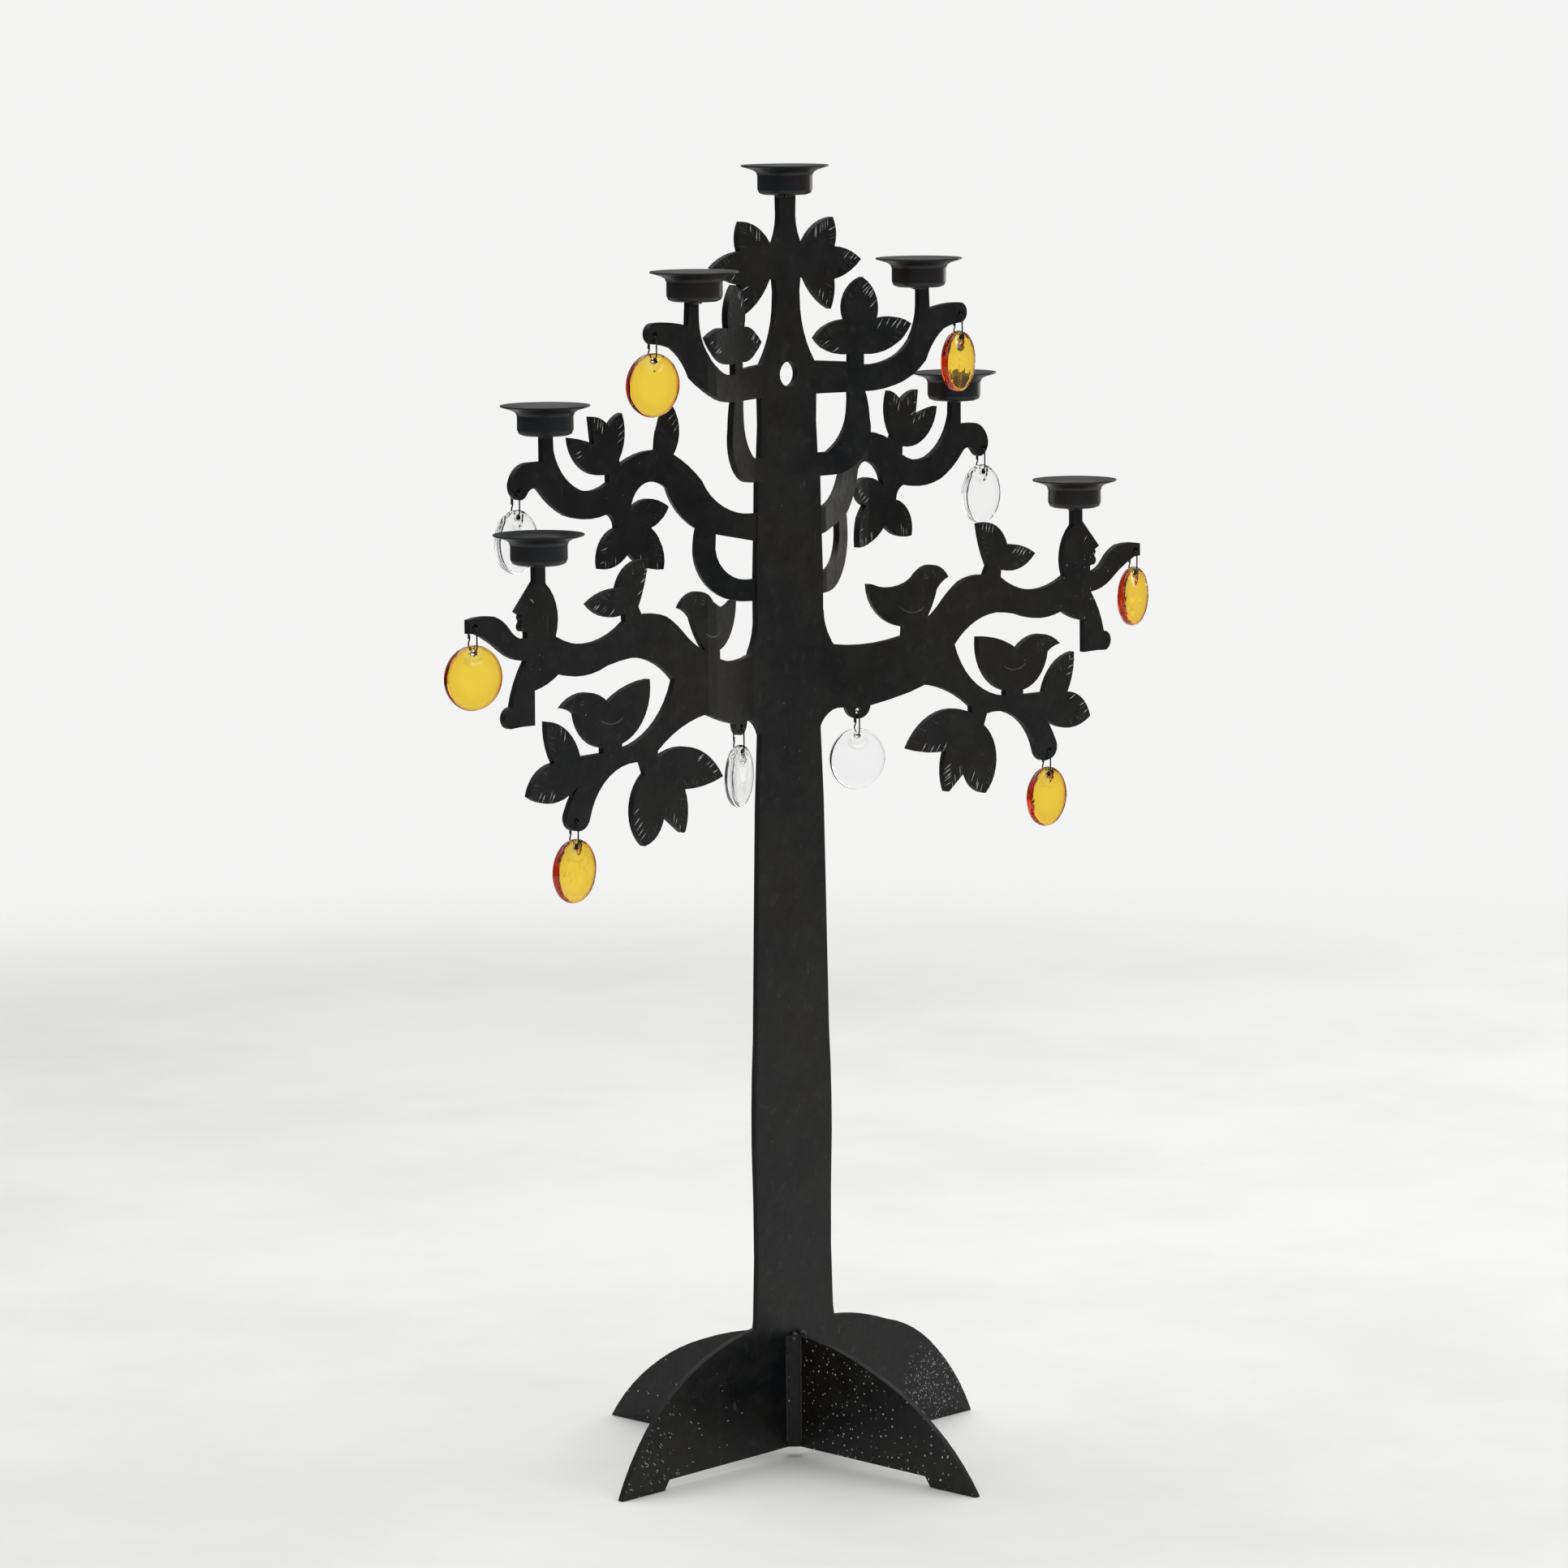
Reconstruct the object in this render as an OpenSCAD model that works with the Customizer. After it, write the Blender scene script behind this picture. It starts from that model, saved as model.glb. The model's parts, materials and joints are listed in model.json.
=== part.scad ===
// Tree-of-life floor candelabra for seven tealights, with ten hanging glass discs.
// One flame-cut steel plate makes the trunk, the six bent arms and two feet. Two more
// feet are welded across it with corner bars, seven pressed cups are welded on the
// stems, and each glass disc hangs on its own wire link.
// Millimetres. The floor is z = 0, the trunk is on the z axis, the front faces -y.

/* [Plate] */
// Thickness of the steel plate
plate_t = 5.3; // [4:0.1:8]
// Reach of the left foot of the tree plate
left_foot = 200; // [180:1:230]
// Reach of the right foot of the tree plate
right_foot = 213; // [180:1:230]
// Reach of the welded front foot
front_foot = 202; // [180:1:230]
// Reach of the welded rear foot
rear_foot = 210; // [180:1:230]
// Width of a corner bar along each plate
corner_w = 8.5; // [5:0.5:14]
// Diameter of the wall-hook hole in the trunk
hook_hole_d = 20; // [12:1:30]

/* [Bends] */
// Turn of the lower arms towards the front, degrees
low_turn = 20.4; // [10:0.1:30]
// Slow sweep of the lower arms beyond their second bend, degrees
low_sweep = 1.74; // [0:0.01:5]
// Turn of the middle arms towards the rear, degrees
mid_turn = 21.45; // [10:0.05:30]
// Turn of the upper arms towards the front, degrees
top_turn = 18.3; // [10:0.1:30]
// Half of the length over which each bend is rolled
ease = 6; // [2:0.5:12]

/* [Candle cups] */
// Inside diameter of a cup
cup_d = 42; // [38:0.5:50]
// Diameter over the rim of a cup
rim_d = 70; // [60:1:90]
// Height of a cup from its underside to its rim
cup_h = 23.5; // [18:0.5:35]
// Thickness of the pressed sheet
sheet_t = 1; // [0.6:0.1:2]

/* [Pendants] */
// Diameter of a glass disc
glass_d = 50; // [40:1:60]
// Thickness of a glass disc at its middle
glass_t = 9; // [6:0.5:12]
// Thickness of a glass disc at its edge, before rounding
glass_edge_t = 4.6; // [3:0.5:8]
// Diameter of the wire
wire_d = 1.2; // [1:0.1:2]
// Width of a wire link between wire centres
link_w = 9; // [7.5:0.1:12]
// Distance from a hole in the plate to the hole in the glass below it
drop = 20; // [16:0.5:30]
// Diameter of the holes that the wire goes through
eye_d = 5.4; // [4:0.1:6]

/* [Hidden] */
$fn = 48;
half_t = plate_t / 2;
far = 1000;
tiny = 0.01;
// bend data: first bend, second bend (both along the flat plate), turn, sweep
low_bend = [40, 123.2, -low_turn, -low_sweep];
mid_bend = [38, 128.25, mid_turn, 0];
top_bend = [35, 116.1, -top_turn, 0];
// height of the gap under the feet, and where a foot pad ends inwards
gap_h = 9.3;
pad_in = 152.5;
pad_top = 147;
weld_top = 102;
shoulder = [46, 113.5];
// cups: name, side (-1 left, 0 middle, 1 right), flat place, bend, underside height
top_rim_z = 1050;
cups = [
    ["cup_top", 0, 0, top_bend, top_rim_z - cup_h],
    ["cup_upper_left", -1, 133, top_bend, 948.5],
    ["cup_upper_right", 1, 133, top_bend, 948.5],
    ["cup_middle_left", -1, 241.5, mid_bend, 847.9],
    ["cup_middle_right", 1, 241.5, mid_bend, 847.9],
    ["cup_lower_left", -1, 314.6, low_bend, 757.3],
    ["cup_lower_right", 1, 314.6, low_bend, 757.3]
];
// pendants: name, side, bend, flat place and height of the hole, turn of the glass
pendants = [
    ["upper_left", -1, top_bend, [180, 925], -8],
    ["upper_right", 1, top_bend, [180, 925], 13],
    ["middle_left", -1, mid_bend, [274.5, 806.5], 8],
    ["middle_right", 1, mid_bend, [274.5, 806.5], 6],
    ["hand_left", -1, low_bend, [387, 716.5], -14],
    ["hand_right", 1, low_bend, [387, 716.5], 16],
    ["tip_left", -1, low_bend, [280, 557], 6],
    ["tip_right", 1, low_bend, [280, 557], 6],
    ["inner_left", -1, low_bend, [70.5, 607.5], 2],
    ["inner_right", 1, low_bend, [70.5, 607.5], 0]
];
link_r = link_w / 2;
// the link hangs so that its wire keeps off the edge of both holes
slack = 0.1;

// ---- outlines made of straight and bowed edges ------------------------------------
// A corner is [x, z] or [x, z, rise]. The edge that leaves it stands out by rise at
// its middle, as an arc of a circle; a negative rise bows inwards. Corners go
// anticlockwise.
arc_step = 12;
// the most that a straight piece may stand off its arc
arc_gap = 0.15;

function rise(c) = len(c) > 2 ? c[2] : 0;

function bowed_edge(a, b, h) =
    let(
        from = [a[0], a[1]],
        across = [b[0] - a[0], b[1] - a[1]],
        chord = norm(across),
        out = [across[1], -across[0]] / chord,
        turn = 4 * atan(2 * abs(h) / chord),
        r = h == 0 ? 0 : chord / 2 / sin(turn / 2),
        step = h == 0 ? arc_step : min(arc_step, 2 * acos(1 - arc_gap / r)),
        n = max(1, ceil(turn / step)),
        s = sign(h)
    )
    [for (i = [0 : n - 1])
        let(
            f = turn * (i / n - 0.5),
            along_chord = h == 0 ? i / n : 0.5 + r * sin(f) / chord,
            stand = h == 0 ? 0 : r * (cos(f) - cos(turn / 2)) * s
        )
        from + across * along_chord + out * stand
    ];

function bowed(c) = [
    for (i = [0 : len(c) - 1])
        for (p = bowed_edge(c[i], c[(i + 1) % len(c)], rise(c[i]))) p
];

module shape(corners) {
    polygon(bowed(corners));
}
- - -
## WHAT IS EXPECTED
Return exactly the opening lines of the listing above, ending with the line that has "front faces -y.".

## RESPONSE TO THE EXERCISE
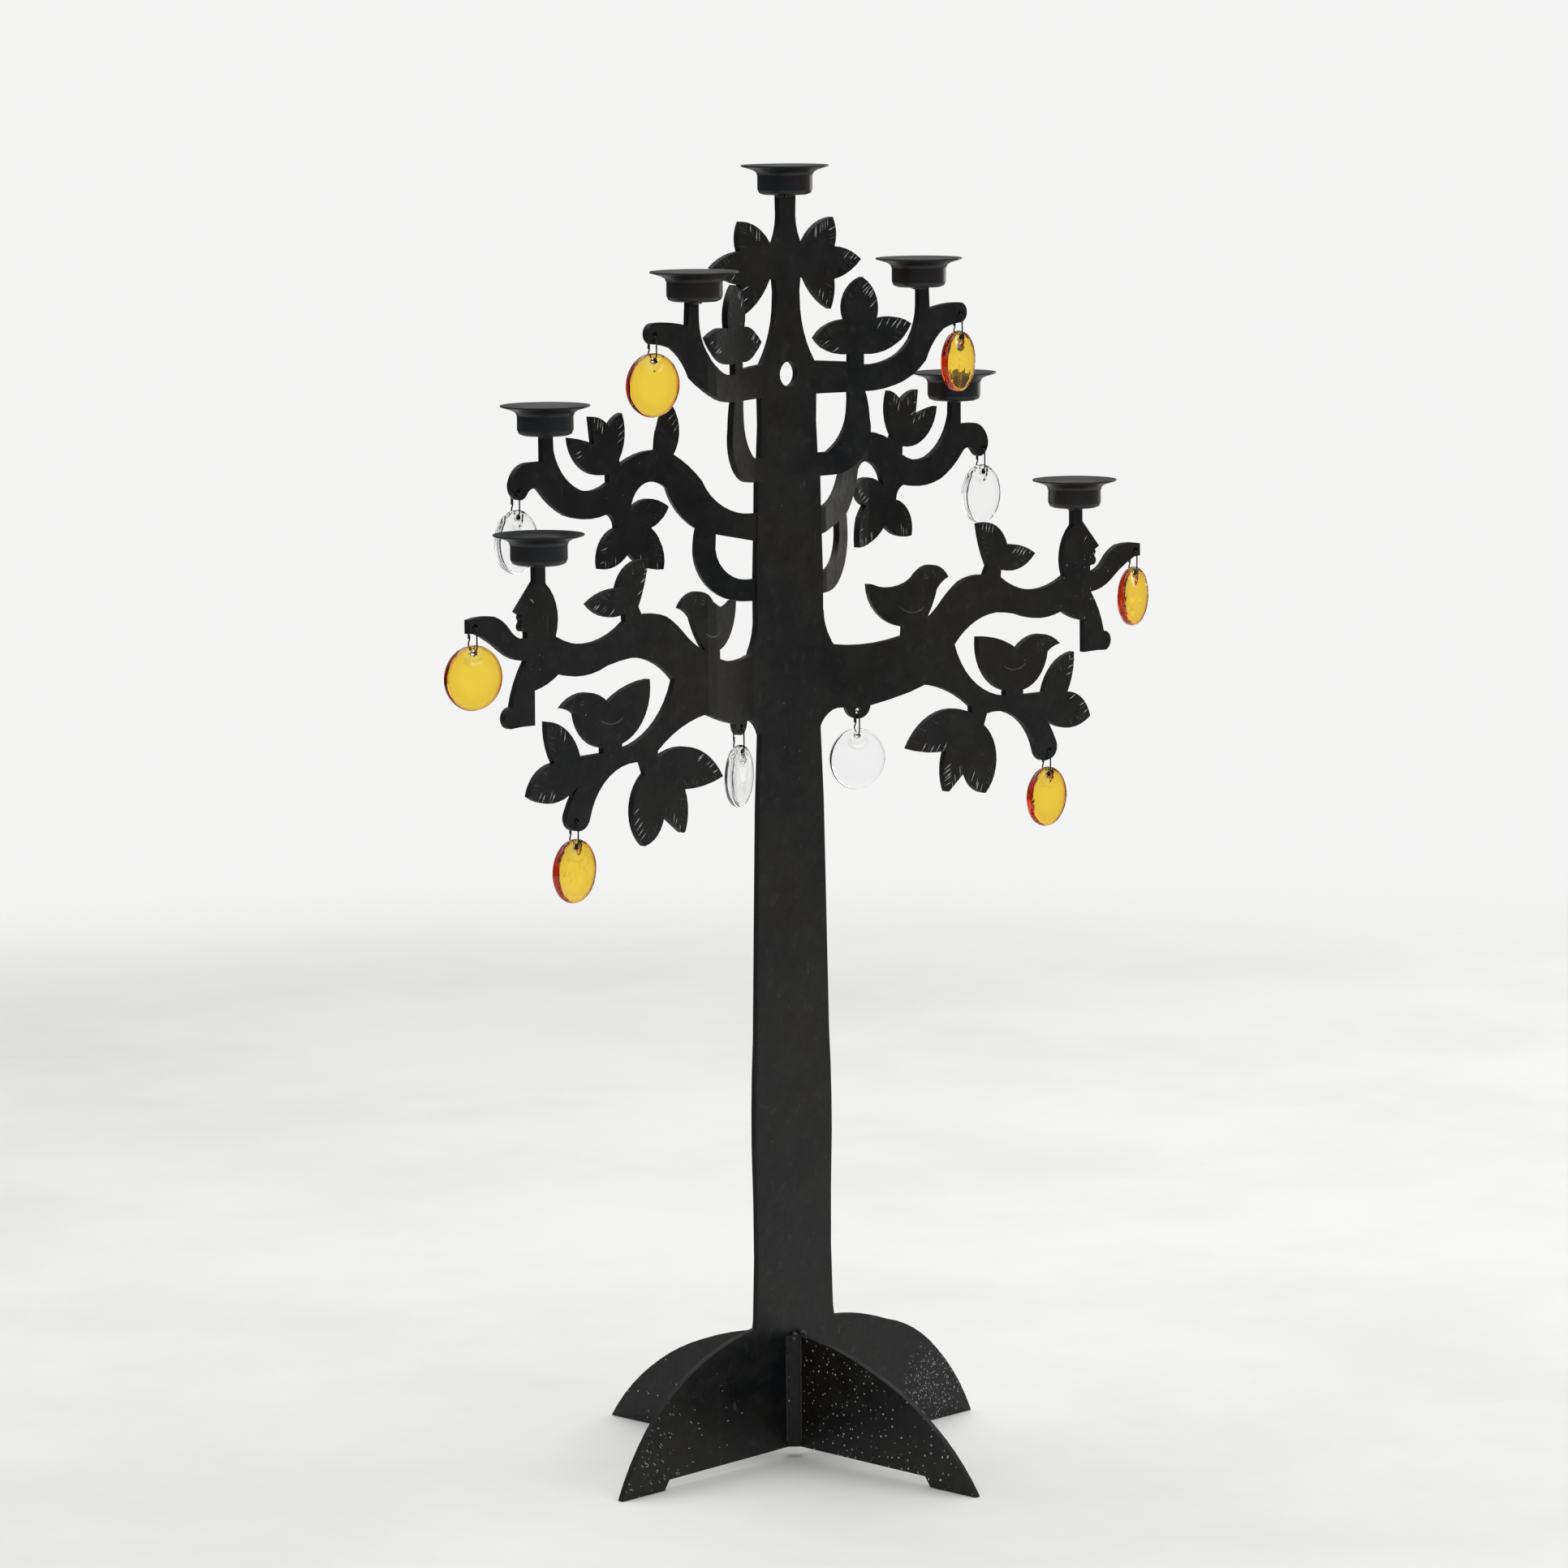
Reconstruct the object in this render as an OpenSCAD model that works with the Customizer. After it, write the Blender scene script behind this picture. It starts from that model, saved as model.glb. The model's parts, materials and joints are listed in model.json.
=== part.scad ===
// Tree-of-life floor candelabra for seven tealights, with ten hanging glass discs.
// One flame-cut steel plate makes the trunk, the six bent arms and two feet. Two more
// feet are welded across it with corner bars, seven pressed cups are welded on the
// stems, and each glass disc hangs on its own wire link.
// Millimetres. The floor is z = 0, the trunk is on the z axis, the front faces -y.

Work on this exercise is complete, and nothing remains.